Wesel. Einsamkeit, Langeweile und hohe Belastung: Viele Suchtkranke sind gefährdet. Die Fachleute in Wesel hören sich ihre Sorgen täglich an

Lockdown, das ist für manche Suchtkranke besonders hart. Sie leiden unter der Einsamkeit und dem Druck. "Auf Belastung reagieren etliche mit dem Wunsch, die negativen Gefühle für eine Zeit zu betäuben", erläutert Martin Peukert von der Weseler Drogenhilfe. Manche ihrer Klienten waren auf einem guten Weg, haben zum Teil Arbeit gefunden - Minijobs, die dem Leben eine Struktur geben. Sie haben ihre Stelle nun verloren, sind wieder auf sich gestellt. Allein mit sich und der Angst.

"Substituierte mit Voererkrankungen wissen, dass das Coronavirus für sie lebensgefährlich ist", erläutert Peukert: Die Chronisch Obstruktive Lungenerkrankung, die unter anderem durch das Rauchen von Heroin verursacht wird, macht sie besonders verletzlich in der Pandemie. "Aus Angst vor Ansteckung gehen sie nicht mehr vor die Tür. Besonders die Feiertage, die ohnehin mit Erinnerungen verbunden sind, und die Zeit zwischen den Jahren waren da sehr schwierig." Viele Suchtkranke hatten keine harmonische Kindheit, entsprechend negativ sind solche Erinnerungen an Weihnachten. Corona und der Lockdown können Lebenskrisen auslösen.

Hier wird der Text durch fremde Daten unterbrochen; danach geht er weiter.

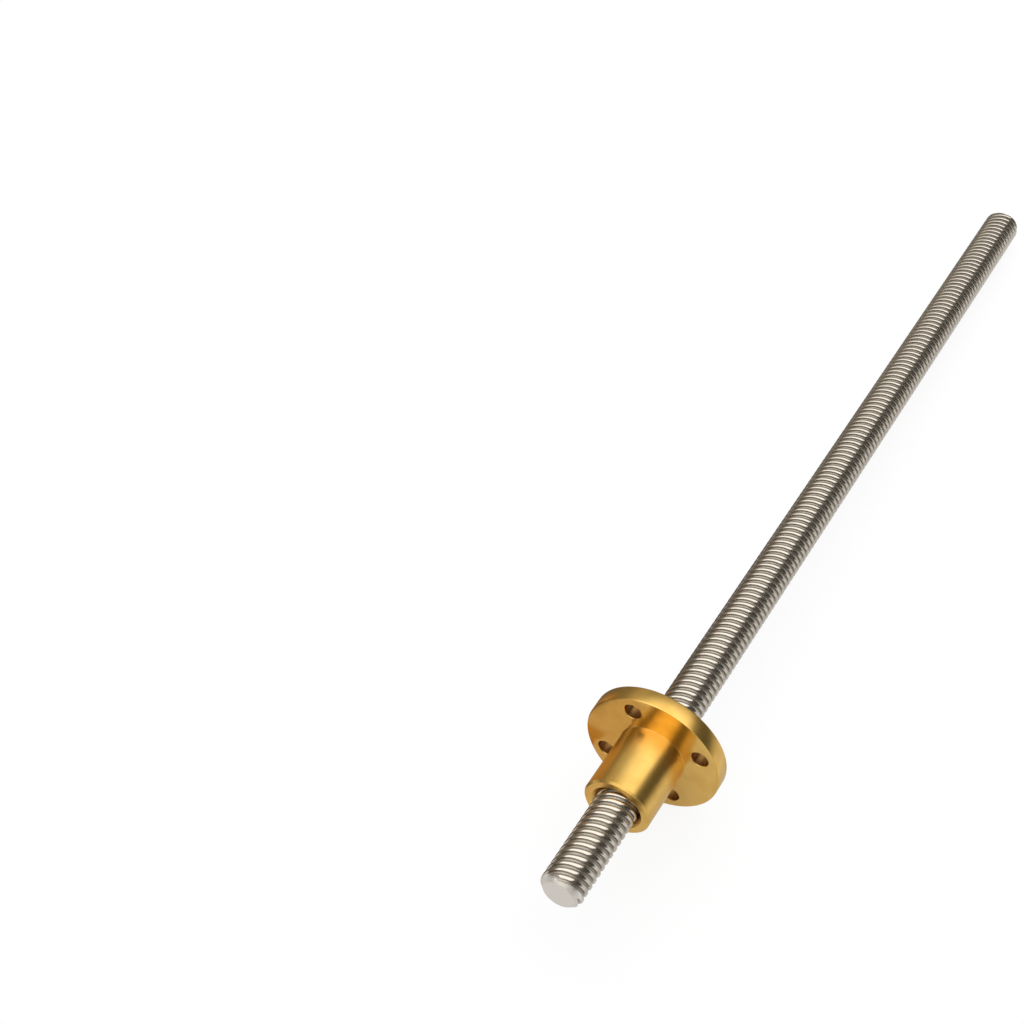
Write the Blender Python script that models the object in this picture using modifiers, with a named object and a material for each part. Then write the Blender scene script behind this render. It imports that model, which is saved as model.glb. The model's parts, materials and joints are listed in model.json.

Sorge, dass das Geld für die Droge fehlt - oder auch die Droge selbst

Neben der Angst um die Gesundheit gibt es auch die Furcht, nicht mehr an Drogen heranzukommen. Einige betteln in der Fußgängerzone, um ihre Sucht zu finanzieren. Derzeit ist das aussichtslos, die Fußgängerzone ist leer. "Es gab auch die Sorge, dass der Drogenhandel zusammenbricht", so Peukert. Dass die Droge, von der sie abhängig sind, einfach nicht mehr zu haben wäre. Das allerdings ist nicht geschehen, "es ist alles noch verfügbar".

Sucht ist ein Thema in allen Generationen. Der aktuell älteste Suchtkranke, den die Drogenberatung betreut, ist 81. "Die jüngsten sind 13, 14, auch mal erst 12", sagt Peukert. Jugendliche seien in dieser Zeit auch mehr als gewöhnlich gefährdet. Langeweile, fehlende Kontakte, Druck durch Onlineunterricht und Unzufriedenheit, fehlende Bewegung - all das seien Faktoren, die dazu verleiten können mit Drogen herumzuexperimentieren. Meist kommen dann die Eltern zur Drogenberatung, "es geht darum, dass die Jugendlichen nicht auf den Geschmack kommen".

Viele reden sich die Sorgen bei den Drogenberatern von der Seele

Die Drogenberater versuchen zu helfen wo sie können. Sie telefonieren viel, direkter Kontakt ist schwerer als noch im ersten Lockdown. "Da konnten wir uns treffen und beim Reden spazieren gehen", sagt Peukert. Kälte und Nässe machen das derzeit wenig angenehm. Dabei ist der Redebedarf enorm, Hauptthema der Telefonate ist Corona und die Anrufer sind häufig froh, sich mit jemandem aussprechen zu können. Viele werden seit Jahren von der Drogenhilfe betreut, man kennt sich. Jetzt heißt es erstmal durchhalten, "wir müssen den Winter hinter uns bringen."